Expectation of a transformed random variable

Question

I'm trying to prove the following:

Let $X_n$ be a sequence of positive random variables and $g$ be a positive function. Suppose that $E[X_n]\to \infty$ as $n\to\infty$. If $E[g(X_n)]$ exists, there exists a positive and finite constant $c$ such that $$ \lim_{n\to\infty} \frac{E[g(X_n)]}{g(E[X_n])} \to c. $$

I don't know whether it is true or not. I tested some known random variables and I failed to find counter examples.
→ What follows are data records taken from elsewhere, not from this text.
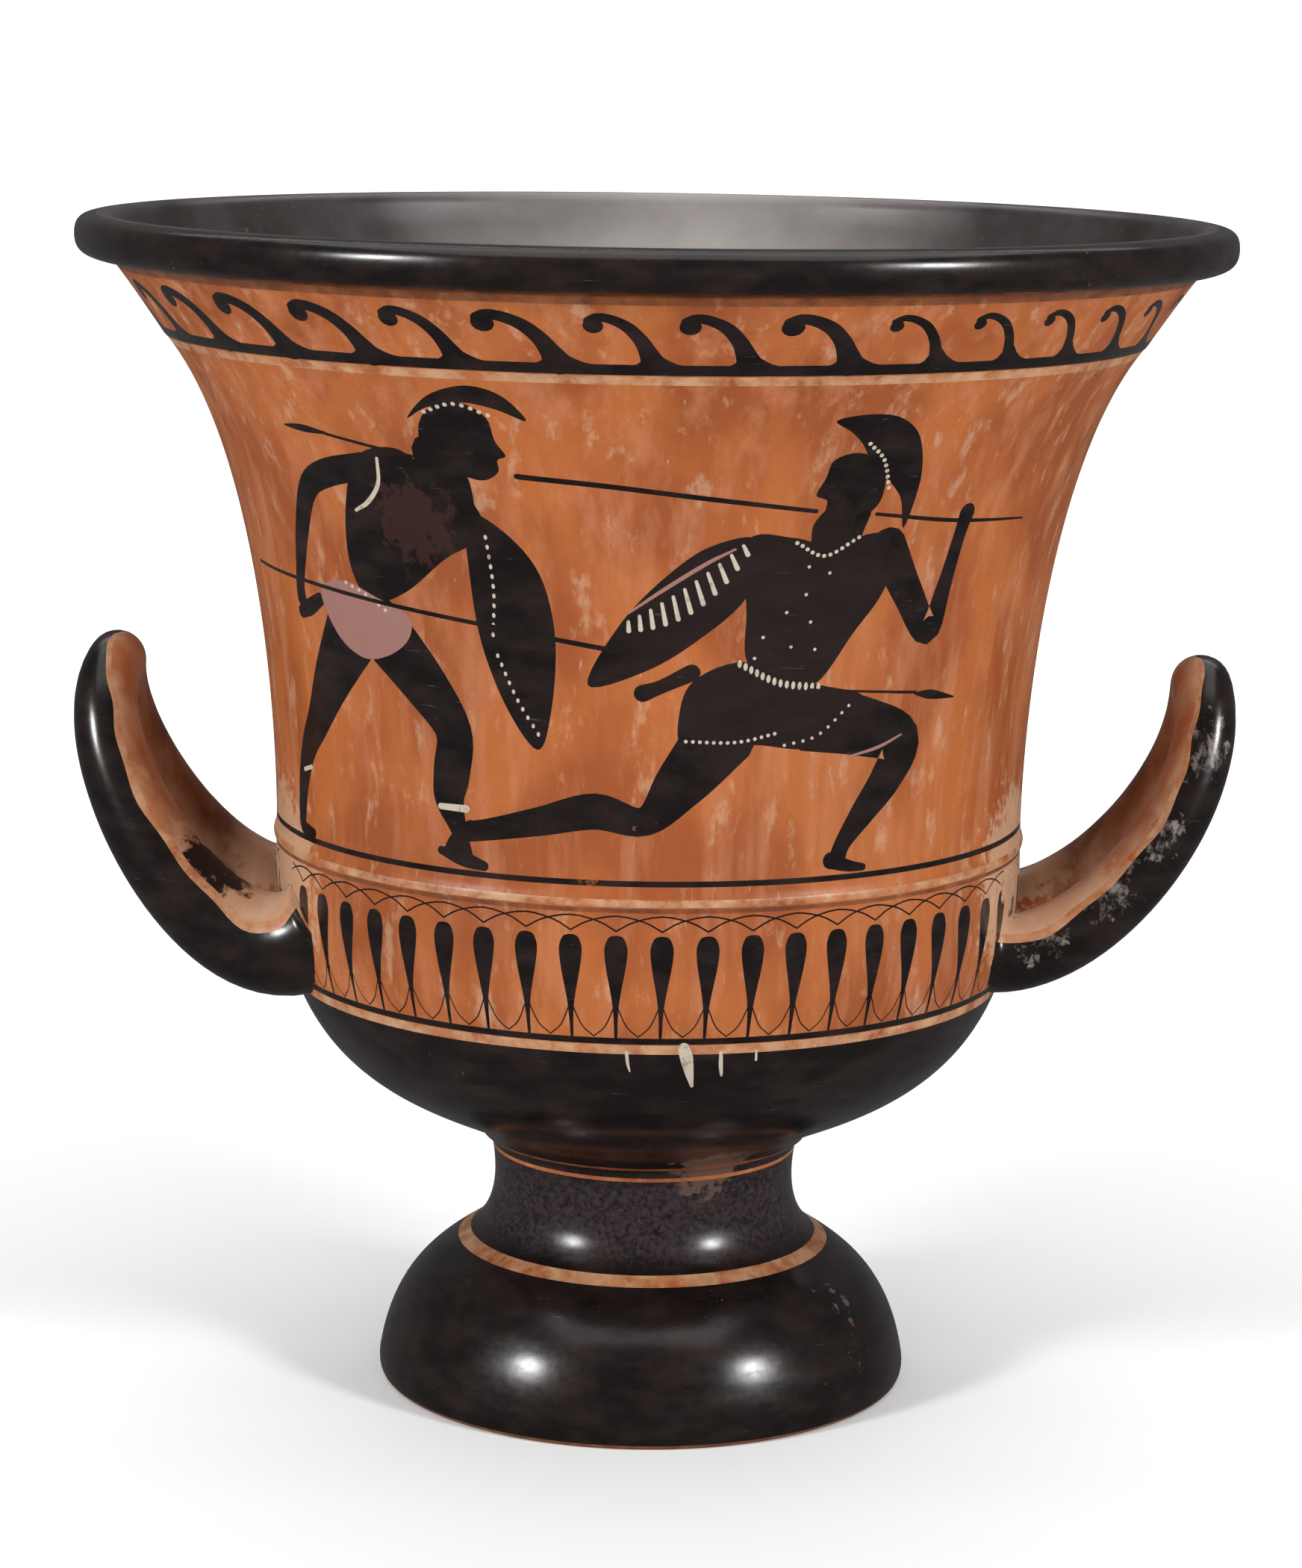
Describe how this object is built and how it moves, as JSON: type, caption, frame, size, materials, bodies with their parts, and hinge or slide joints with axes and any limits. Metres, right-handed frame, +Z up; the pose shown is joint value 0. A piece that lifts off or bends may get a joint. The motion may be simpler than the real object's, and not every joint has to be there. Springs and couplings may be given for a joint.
{
  "type": "calyx krater",
  "caption": "Ancient black-figure mixing bowl with a flaring body, overhanging lip, upturned side handles, short stem and moulded foot.",
  "frame": {"origin": "centre of the foot's resting ring", "axes": "+Z up along the pot's turning axis, +X towards the right-hand handle, -Y towards the main painted side"},
  "size_m": [0.3537, 0.348, 0.36],
  "materials": {
    "painted_clay": "black gloss slip over orange fired clay, semi-glossy, worn in places"
  },
  "bodies": {
    "root": {"krater": "painted_clay"}
  },
  "joints": []
}
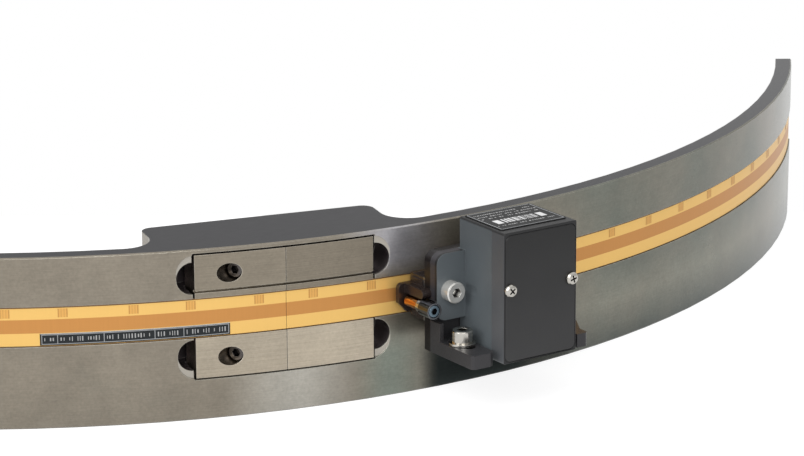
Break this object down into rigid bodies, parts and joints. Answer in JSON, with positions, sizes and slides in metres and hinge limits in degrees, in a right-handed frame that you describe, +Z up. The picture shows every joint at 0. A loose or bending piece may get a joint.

Here is one example: I select $g(x) = 1/x$ and $X_n\sim Gamma(2,n/2)$, where $Gamma(k,\theta)$ denotes the Gamma random variable of which density function is $$ f(x)=\frac{1}{\Gamma(k)\theta^k}x^{k-1}e^{x/\theta}. $$

After some manipulation, I obtain $E[X_n] = n$ and $E[1/X_n] = 2/n $ so that the above statement is true with $c=2$.

Answer 1

Another simple recipe for counterxamples: assuming $g(x)$ is differentiable we get:

$$E[g(X)]=g(\mu) + \frac{g^{''}(\mu)}{2!}m_2+ \frac{g^{'''}(\mu)}{3!} m_3+\cdots$$

where $\mu=E(X)$ and $m_i$ are the centered moments. Then, by choosing $g(x)=e^x$ we get

$$\frac{E[g(X)]}{g(E[X])}=1 + \frac{m_2}{2!}+ \frac{m_3}{3!} +\cdots$$

For example, let $X_n$ uniform on $[0,n]$ and $g(x)=e^x$

Answer 2

The claim is false. Define $X_n$ to be $$ X_n=\begin{cases} \delta_n&\text{with probability $1-\epsilon_n$}\\ A_n&\text{with probability $\epsilon_n$} \end{cases} $$ where $\epsilon_n$ and $\delta_n$ are sequences of positive numbers tending to $0$, while $A_n$ is a sequence tending to $\infty$ such that $A_n\epsilon_n\to\infty$ (so that $E(X_n)\to\infty$). With appropriate choices of these sequences you can find $g(x)$ such that the limit in question is zero, or infinity.

Example: If $A_n=n^2$ and $\epsilon_n=\delta_n=\frac1n$, the limit is zero for $g(x):=x/(1+x)$; the limit is $\infty$ for $g(x):=x^2$.

The problem is that the requirement $Eg(X_n)<\infty$ is trivial to satisfy for these $X_n$; moreover, there are too many choices of $g$.